We had some nice outings to various places in and around the southern Lake District and the weather was good with the temperature steadily rising as the Graduation Day on the 19th approached and on that Wednesday it reached the mid to high thirties Celsius! So apart from my feelings of immense pride in Carla’s achievement, my enduring memory is that on what was proclaimed then as the hottest day of the century so far, I had to wear a bloody stifling dark SUIT and a TIE!
I find, in fact, that in writing about those two glorious summers I have actually veered some way away from where I originally wanted to go with this piece. That happens sometimes when you write – the story goes off to somewhere you had no intention of going to and has rather forcibly to be wrenched back on course.
Any extended period of sunny weather here results in our normal soggy environment being rapidly dried out and all that evaporated moisture accumulates in the sky awaiting its revenge for this enforced relocation. And that revenge usually takes the form of…. a thunderstorm!
I like thunderstorms! I like watching the flashes and counting the seconds from “flash to bang”, calculating the distance of the storm on the basis of roughly five seconds to one mile.
I like being outside and feeling the power of these elemental forces building around me and have, on occasion, stood in my back garden with the core of the storm passing right over me, arms outspread and head thrown back shouting “Come on then Thor, you pansy! Let’s see if you can hit me!” The said Norse deity must have been having an off day because, even with that amount of provocation, he still missed!

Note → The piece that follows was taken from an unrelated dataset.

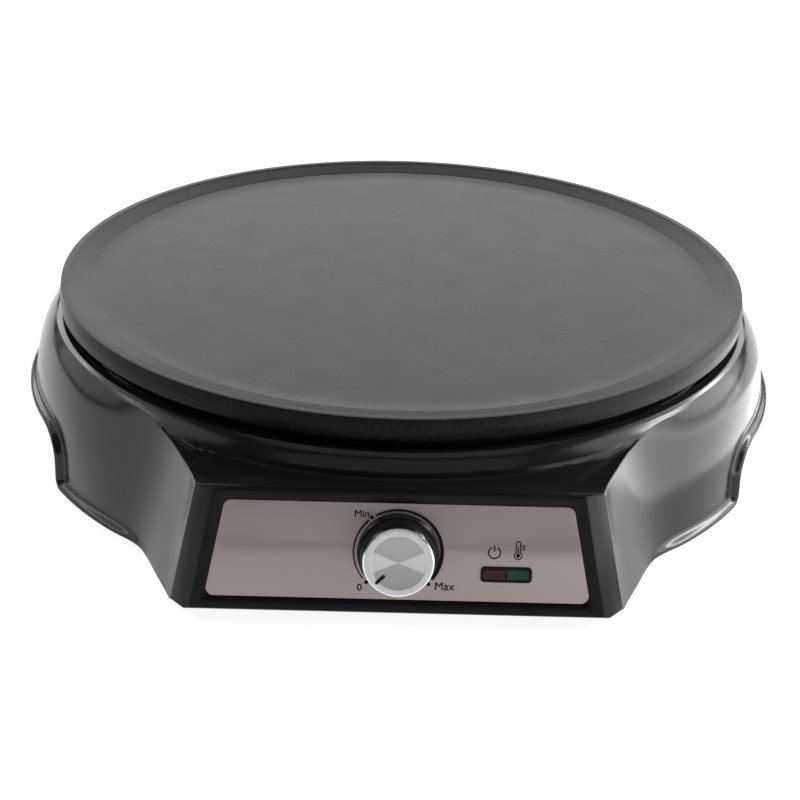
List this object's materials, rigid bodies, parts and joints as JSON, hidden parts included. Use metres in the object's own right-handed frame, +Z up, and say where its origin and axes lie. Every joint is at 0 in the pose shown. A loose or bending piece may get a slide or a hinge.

I recall when I was about 10 years old, just after we moved to the “new” house in Ipswich that my mother still lives in, having to go to bed at about 8 p.m. on a hot summer evening (you went to bed when you were TOLD in those days) and being unable to sleep because of the oppressive heat and the fact that it was still daylight outside. I tried listening to Radio Luxembourg on my little transistor radio but on hearing lots of strong static interference crackles over the usual hisses and “fade” I put the radio aside and looked out of my bedroom window where, sure enough, a thunderstorm was brewing.
When I say “brewing” I mean that it was forming so quickly that the clouds seemed to be seething and boiling like the ones accompanying the arrival of the alien spaceship at the end of “Close Encounters of the Third Kind”! It also had such frequent flashes of both “sheet” and “fork” lightning that there was a constant background rumble of the accompanying thunder as well as individual loud “booms” and “cracks”. The storm seemed to roll down from the north towards me and over the continuous thunder I could hear through the partly open bedroom door my mother telling my father to make sure that everything electrical was turned off AND unplugged!
Not that we had much in the way of electrical equipment then – the radio, the TV, the kettle and the cooker probably just about covered it – but she was always insistent that they were as immune to lightning strike as they could be made if a storm was anywhere near. I usually had enough warning to be back in bed and pretending to be asleep when she came in to check that even my battery powered radio was switched off!
And that’s the thing that I find strange! My mother had a really serious phobia about thunderstorms (I don’t imagine she cares much either way these days though) and tried unconsciously to instil that fear in my sister and me too. When we were small and still at home with Dad out at work and a storm arrived she would take the two of us onto the stairs at our original home until it passed. The stairs in question had a door at the bottom and opened onto a landing at the top which was in darkness if all the bedroom doors were closed. You could still hear the thunder (which is how she would know it had ended) but we were all “protected” from the lightning!
I remember her once being really freaked out on learning that I had walked home from junior school through a small, very localised thunderstorm that she hadn’t been aware of at home. I was more concerned at being soaked to the skin than having been at risk of being burnt to a crisp by a million volts of static electricity! She was the opposite!
So really, if childhood “conditioning” does actually work, I should be cowering in a nice dark place or screaming inwardly while pretending not to care every time that great Norse chap in his horned helmet starts banging his big hammer! Unless, of course, I AM an incarnation of Thor himself – that would explain it!